L’affaire, pour lui, ne fait pas un pli. C’était une mort annoncée. Un abcès qui doit être percé. Lui : Fabien Houlmont, gendarme, membre de la CGSP après des années de lutte pour les droits de l’Homme au sein du dit service public.
La nouvelle de la mort de la jeune Nigériane, il l’a apprise sur le chemin du travail, dans le train. Choqué, évidemment. Mais lucide. L’idée que la responsabilité du drame retombe sur les seuls exécutants, les deux policiers inculpés, lui est inacceptable.
Les gendarmes de Zaventem font partie de l’unité spéciale chargée de la sécurité de l’aéroport et du contrôle des frontières. Quelque 200 hommes. Jeunes le plus souvent, qui ont choisi entre deux maux.
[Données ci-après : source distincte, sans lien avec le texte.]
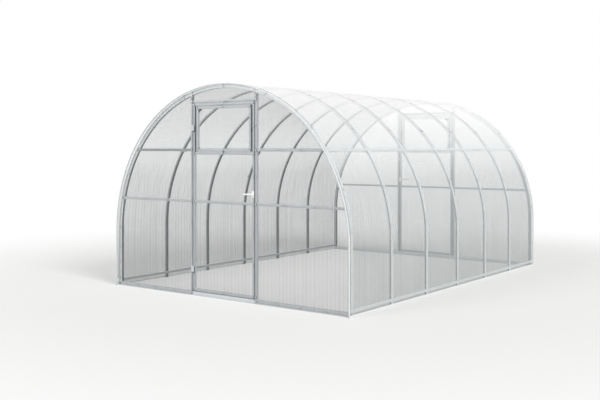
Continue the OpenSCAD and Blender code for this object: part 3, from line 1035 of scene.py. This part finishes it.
class GREENHOUSE_OT_screws(bpy.types.Operator):
    """Screws through the cover and gable sheets, larger where tubes meet"""
    bl_idname = "greenhouse.screws"
    bl_label = "Screws"

    def execute(self, context):
        self.cover()
        self.gables()
        self.doors()
        return {"FINISHED"}

    def cover(self):
        places = []
        for y in ARCH_Y:
            for step in (-SEAM_STEP, SEAM_STEP) if abs(y) < SEAM_STEP else (0,):
                for side in (-1, 1):
                    for angle in COVER_SCREWS:
                        way = Vector((side * math.cos(angle), 0, math.sin(angle)))
                        places.append((Vector((0, y + step, SPRING)) + way * (COVER_R - TAPE), way))
        screws("cover", "tunnel", places, 1, COVER_WASHER, "sunned_nylon", finish)

    def gables(self):
        middle = FRAME_R - tubes().gable_arch_depth / 2
        post = (POST_LOW.x + POST_HIGH.x) / 2
        sill, header = (PANEL_LOW.z + SILL_HIGH.z) / 2, (HEADER_LOW.z + HEADER_HIGH.z) / 2
        arch = [(0, SPRING + middle), (0, header)]
        joints, spots = [], []
        for side in (-1, 1):
            arch += [(side * middle * math.cos(a), SPRING + middle * math.sin(a)) for a in GABLE_ARCH_SCREWS]
            joints += [(side * post, z) for z in (LOW_BAR, HIGH_BAR, header, POST_HIGH.z - 0.03)]
            spots += [(side * middle, z) for z in GABLE_LEG_SCREWS]
            spots += [(side * post, z) for z in (SILL_HIGH.z + 0.02, *POST_SCREWS)]
            spots += [(side * x, sill) for x in (post, *SILL_SCREWS, middle)]
            for z in (LOW_BAR, HIGH_BAR):
                reach = math.sqrt(middle ** 2 - max(z - SPRING, 0) ** 2)
                joints.append((side * reach, z))
                spots += [(side * (post + (reach - post) * part), z) for part in (1 / 3, 2 / 3)]
        screws("gable", "tunnel", on_face(spots))
        screws("gable_arch", "tunnel", on_face(arch), JOINT_SCALE, JOINT_SCALE, "sunned_nylon")
        screws("gable_joint", "tunnel", on_face(joints), JOINT_SCALE, JOINT_SCALE)

    def doors(self):
        half = TUBE / 2
        stile = LEAF_HIGH.x - half
        low_rail, top_rail, transom = LEAF_LOW.z + half, LEAF_HIGH.z - half, TRANSOM_TOP - half
        joints = [(0, transom)]
        joints += [(side * stile, z) for side in (-1, 1) for z in (LOW_BAR, transom, top_rail)]
        spots = [(0, z) for z in (low_rail, LOW_BAR, top_rail)]
        spots += [(side * stile, z) for side in (-1, 1) for z in (low_rail, *STILE_SCREWS)]
        inside = SASH_PANEL_HIGH.x - half
        foot, top = SASH_PANEL_LOW.z + half, SASH_PANEL_HIGH.z - half
        spots += [(x, z) for x in (-inside, 0, inside) for z in (foot, top)]
        screws("leaf", "door", on_face(spots))
        screws("leaf_joint", "door", on_face(joints), JOINT_SCALE, JOINT_SCALE)


class GREENHOUSE_OT_bolts(bpy.types.Operator):
    """Hexagon bolts across the splices and feet of the arches"""
    bl_idname = "greenhouse.bolts"
    bl_label = "Arch bolts"

    def execute(self, context):
        middle = FRAME_R - tubes().arch_depth / 2
        heads = []
        for low, high in ARCH_BOXES[1:-1]:
            for side in (-1, 1):
                for z in (RAIL_HIGH.z + 0.03, tubes().splice_z - 0.03):
                    for y, way in ((low.y, -1), (high.y, 1)):
                        heads.append(hex_bolt((side * middle, y, z), (0, way, 0), width=0.009, height=0.005))
        finish(join(heads), "arch_bolts", "tunnel", "plated_steel")
        return {"FINISHED"}


def knuckle(side, z0, z1):
    """Barrel of a hinge with the web to its plate on the given side of the pin, standing at the origin."""
    barrel = rod(HINGE_R, (0, 0, z0), (0, 0, z1), 0.0008, 40)
    inset = 0.0004
    web = plate((0, HINGE_R - 0.0045, z0 + inset), (side * HINGE_R, HINGE_R, z1 - inset), 2, corner=0.0006)
    return [barrel, web]


def hinge_half(side):
    """One half of a hinge, with its middle at the origin: side -1 is the post's half, with the pin. It comes
    with the heads of its two screws."""
    size = hinge_sizes()
    half = size.height / 2
    third = (size.height - 2 * size.gap) / 3
    face = HINGE_R - size.plate
    near, far = side * (HINGE_R - size.plate / 2), side * (HINGE_R + size.plate_width)
    pieces = [plate((near, face, -half), (far, HINGE_R, half), 1, corner=0.004, edge=0.0005)]
    if side < 0:
        pieces += knuckle(side, -half, -half + third)
        pieces += knuckle(side, half - third, half)
        pieces.append(rod(HINGE_R * 0.5, (0, 0, -half), (0, 0, half)))
        for end in (-half, half):
            cap = end + math.copysign(0.0015, end)
            pieces.append(rod(HINGE_R * 0.78, (0, 0, end), (0, 0, cap), 0.0007))
    else:
        pieces += knuckle(side, -third / 2, third / 2)
    x = side * (HINGE_R + size.plate_width * 0.52)
    heads = [rod(0.0042, (x, face, z), (x, face - 0.0018, z), 0.0009, 24)
             for z in (-half * 0.62, half * 0.62)]
    return join(pieces), join(heads)


class GREENHOUSE_OT_hinges(bpy.types.Operator):
    """Pale hinges: the posts' halves with their pins, and the leaves' halves on dark rubber shims, which
    stand out to the right and below as a painted shadow
    """
    bl_idname = "greenhouse.hinges"
    bl_label = "Hinges"

    def execute(self, context):
        size = hinge_sizes()
        half = size.height / 2
        levels = [JAMB_LOW.z + half, JAMB_HIGH.z - half]
        barrel = HINGE_AXIS.x + HINGE_R
        face = PANEL_LOW.y
        # Dark rubber shims under the leaves' plates, wider to the right and below, where they paint the
        # hinges' shadow.
        shim_shadows = [plate((barrel - 0.001, face - size.shim, z - half - 0.010),
                       (barrel + size.plate_width + 0.008, face, z + half - 0.004), 1, corner=0.003)
                 for z in levels]
        finish_both(join(shim_shadows), "hinge_shims", "door", "washer_rubber")
        for side, name, body, node in ((-1, "hinge_jambs", "tunnel", "hinge_jambs"),
                                       (1, "hinge_leaves", "door", "door_fittings")):
            moulding, heads = hinge_half(side)
            for piece, tag, look, slot, nodes in (
                    (moulding, "_moulded", "sunned_nylon", "white_plastic", [node]),
                    (heads, "_screws", "plated_steel", "galvanised_steel", ())):
                copies = [duplicate(piece, Matrix.Translation((*HINGE_AXIS.xy, z))) for z in levels]
                bpy.data.objects.remove(piece)
                finish_both(join(copies), name + tag, body, look, nodes, slot)
        return {"FINISHED"}


def lever(y0, y1):
    """Moulded lever in front of a plate at y1, seen from y0. Its hub is on the spindle."""
    size = handle_sizes()
    x, z = SPINDLE.x, SPINDLE.z
    half = size.bar_height / 2
    hub_r = LEVER_HIGH.z - z
    edge = 0.0026
    way = 1 if y1 > y0 else -1
    thick = way * size.bar_thickness
    bar = plate((LEVER_LOW.x, y0, z - half), (x + half, y0 + thick, z + half), 1,
                corner=size.bar_height * 0.49, edge=edge, segments=7)
    hub = rod(hub_r, (x, y0, z), (x, y0 + thick, z), edge, 48)
    neck = rod(hub_r - 0.0015, (x, y0 + thick * 0.6, z), (x, y1 - way * 0.0006, z), vertices=48)
    edit(neck)
    pick("verts", lambda v: abs(v.co.y - y1) < 0.002)
    bpy.ops.transform.resize(value=(0.85, 1, 0.85), center_override=(x, y1, z))
    return [bar, hub, neck]


class GREENHOUSE_OT_levers(bpy.types.Operator):
    """White door levers on one spindle, and the plates that they turn in"""
    bl_idname = "greenhouse.levers"
    bl_label = "Door levers"

    def execute(self, context):
        size = handle_sizes()
        x, z = SPINDLE.x, SPINDLE.z
        half_w, half_h = size.plate_width / 2, size.plate_height / 2
        plates, heads, levers = [], [], []
        for face, end in ((PANEL_LOW.y, LEVER_LOW.y), (GABLE_BACK, LEVER_HIGH.y)):
            way = -1 if end < face else 1
            top = face + way * size.plate_thickness
            plates.append(plate((x - half_w, face, z - half_h), (x + half_w, top, z + half_h), 1,
                                corner=0.008, edge=0.0012, segments=6))
            for step in (-1, 1):
                spot = Vector((x, top, z + step * size.plate_height * 0.36))
                heads.append(rod(0.0038, spot, spot + Vector((0, way * 0.0014, 0)), 0.0007, 24))
            levers += lever(end, top)
        levers.append(rod(size.spindle, (x, LEVER_LOW.y + 0.001, z), (x, LEVER_HIGH.y - 0.001, z)))
        finish_both(join(plates), "handle_plates", "door", "white_abs", slot="white_plastic")
        finish_both(join(heads), "handle_plate_screws", "door", "plated_steel")
        finish_both(join(levers), "levers", "lever", "white_abs", ["door_lever"], "white_plastic")
        return {"FINISHED"}


# ---------------------------------------------------------------- stage

def seen(tree):
    """1 for the rays that show a thing, straight, mirrored or through a sheet, and 0 for those that only
    carry light."""
    path = add(tree, "LightPath")
    share = path.outputs["Is Camera Ray"]
    for kind in ("Is Glossy Ray", "Is Transmission Ray"):
        share = add(tree, "Math", {"operation": "MAXIMUM"}, {0: share, 1: path.outputs[kind]})
    return share


def floor_material():
    """Pale studio floor: it keeps the soft shadow near the greenhouse, and fades to plain white further
    out."""
    look, tree, place = new_look("pale_floor")
    reach = add(tree, "VectorMath", {"operation": "LENGTH"}, {0: place}).outputs["Value"]
    fade = add(tree, "MapRange",
               {"interpolation_type": "SMOOTHSTEP", "From Min": 3.0, "From Max": 7.0, "To Min": 0.25},
               {"Value": reach})
    share = add(tree, "Math", {"operation": "MULTIPLY"}, {0: seen(tree), 1: fade})
    matt = add(tree, "BsdfDiffuse", {"Color": linear("#F1F1EF")})
    white = add(tree, "Emission", {"Color": linear("#FFFFFF"), "Strength": 1.0})
    shader = add(tree, "MixShader", links={0: share, 1: matt, 2: white})
    return closed(look, shader)


class GREENHOUSE_OT_stage(bpy.types.Operator):
    """Pale floor, soft daylight and the camera"""
    bl_idname = "greenhouse.stage"
    bl_label = "Stage"

    def execute(self, context):
        deselect()
        bpy.ops.mesh.primitive_circle_add(
            vertices=96, radius=40, fill_type="NGON", location=(0, 0, -FLOOR_DROP))
        floor = context.object
        floor.name = "floor"
        floor.data.materials.append(floor_material())
        self.daylight(context)
        self.camera(context)
        return {"FINISHED"}

    def daylight(self, context):
        world = bpy.data.worlds.new("soft_daylight")
        context.scene.world = world
        world.use_nodes = True
        tree = world.node_tree
        tree.nodes.clear()
        level = add(tree, "MapRange", {"To Min": 0.46, "To Max": 1.0}, {"Value": seen(tree)})
        sky = add(tree, "Background", {"Color": linear("#FFFFFF")}, {"Strength": level})
        add(tree, "OutputWorld", links={"Surface": sky})
        for name, way, energy in LAMPS:
            bpy.ops.object.light_add(type="SUN", location=Vector(way) * LAMP_DISTANCE)
            lamp = context.object
            lamp.name = name
            lamp.rotation_euler = Vector(way).to_track_quat("Z", "Y").to_euler()
            lamp.data.energy = energy
            lamp.data.angle = math.radians(LAMP_SPREAD)

    def camera(self, context):
        bpy.ops.object.camera_add(
            location=CAMERA_PLACE, rotation=(math.pi / 2, 0, math.radians(CAMERA_TURN)))
        camera = context.object
        camera.data.lens = CAMERA_LENS
        camera.data.sensor_width = 36
        camera.data.shift_x, camera.data.shift_y = CAMERA_SHIFT
        camera.data.clip_end = 200
        scene = context.scene
        scene.camera = camera
        scene.view_settings.view_transform = "Standard"
        scene.cycles.transparent_max_bounces = 48


OPERATORS = (
    GREENHOUSE_OT_stage,
    GREENHOUSE_OT_arches,
    GREENHOUSE_OT_rails,
    GREENHOUSE_OT_bolts,
    GREENHOUSE_OT_covers,
    GREENHOUSE_OT_gable_frames,
    GREENHOUSE_OT_gable_sheets,
    GREENHOUSE_OT_doors,
    GREENHOUSE_OT_vents,
    GREENHOUSE_OT_hinges,
    GREENHOUSE_OT_levers,
    GREENHOUSE_OT_screws,
)


class GREENHOUSE_PT_panel(bpy.types.Panel):
    """Steps that dress the greenhouse's frame"""
    bl_idname = "GREENHOUSE_PT_panel"
    bl_label = "Greenhouse"
    bl_space_type = "VIEW_3D"
    bl_region_type = "UI"
    bl_category = "Greenhouse"

    def draw(self, context):
        for operator in OPERATORS:
            self.layout.operator(operator.bl_idname)


SETTINGS = {
    "tube_sizes": TubeSizes,
    "fitting_sizes": FittingSizes,
    "hinge_sizes": HingeSizes,
    "handle_sizes": HandleSizes,
    "finishes": Finishes,
}


def register():
    for name, group in SETTINGS.items():
        bpy.utils.register_class(group)
        setattr(bpy.types.Scene, name, bpy.props.PointerProperty(type=group))
    for cls in OPERATORS + (GREENHOUSE_PT_panel,):
        bpy.utils.register_class(cls)


def unregister():
    for cls in reversed(OPERATORS + (GREENHOUSE_PT_panel,)):
        bpy.utils.unregister_class(cls)
    for name, group in SETTINGS.items():
        delattr(bpy.types.Scene, name)
        bpy.utils.unregister_class(group)


def main():
    register()
    for operator in OPERATORS:
        group, name = operator.bl_idname.split(".")
        getattr(getattr(bpy.ops, group), name)()


if __name__ == "__main__":
    main()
Deux maux ? Etant en début de carrière, ils ne peuvent prétendre à une affectation dans une unité territoriale (la brigade), objectif naturel pour la plupart, et doivent donc souvent choisir entre la RG, Réserve générale, avec ses heures irrégulières et ses services imprévisibles, ce qui n’est pas drôle, ou Zaventem, l’unité spéciale, dont l’horaire pépère porte, cependant, sur un job stressant et peu ragoûtant, ce qui n’est pas drôle non plus, dit Fabien Houlmont.
Le sale boulot serait effectué par des « volontaires » ? Dans le sens indiqué ci-dessus, plutôt : Zaventem because obligations familiales. Il a été dit, cependant, que l’unité recèle des brutes et un des gendarmes inculpés, apprend-on, a déjà fait l’objet de sanctions disciplinaires pour des faits similaires.
« Vous savez, quand une unité doit pratiquer de telles méthodes, finalement, cela devient la norme. Ou, pour utiliser un terme en vogue, un estompement de la norme. Car, enfin, ce qui est arrivé est la faute du système, pas de ses exécutants. »
Là, il ne décolère pas. Ce colonel ou autre gradé qui a développé et cautionné ces pratiques, qu’on fasse connaître son nom ! Et, pour plancher sur ces méthodes, ce psychologue et ce médecin : « Qui sont-ils ? Ont-ils même un diplôme ? » On peut se le demander, sachant que, parmi les moyens envisagés, Il y avait aussi la camisole de force.
Et puis on aimerait bien voir cette cassette de formation utilisée à Zaventem, pour enseigner comment déporter efficacement...
Tout cela forme un contexte qui explique que, Fabien Houlmont ne le nie pas, Zaventem est devenu « l’unité à problèmes par excellence ».
La plupart des gendarmes de Zaventem ne restent là que deux ou trois années. Un délai amplement suffisant, estime Fabien Houlmont, « pour que leur tête soit sérieusement formatée, à côté de leurs pompes. Réaliser un audit des valeurs qui ont cours dans le personnel, voilà a qu’il faudrait suggérer aux parlementaires... »
Pourquoi non ? Puisque, dit-il, il s’agit d’un problème de valeurs. « Un meurtrier, il faut le savoir, a droit à plus d’égards. Un Etat démocratique qui se veut respectueux des libertés n’utilise par de telles mesures coercitives, sauf règle de proportionnalité oblige, si la violence sert à sauver une vie par exemple. Là, l’intérêt supérieur l’exige. Mais, dans le cas de Semira, où est-il, l’intérêt supérieur !? »
Là, après avoir tourné autour du pot, on chute dedans, en plein dedans. Etant entendu que l’Europe, la loi belge, l’écrasante majorité de partis politiques et tous qui, au nord comme au sud du pays, devraient se sentir solidaires convergent pour ne l’être point. Existe-t-il une manière correcte de déporter quelqu’un qui veut circuler librement ? A mon avis, non, dit Fabien Houlmont. Devant ce précipice, il faut se taire.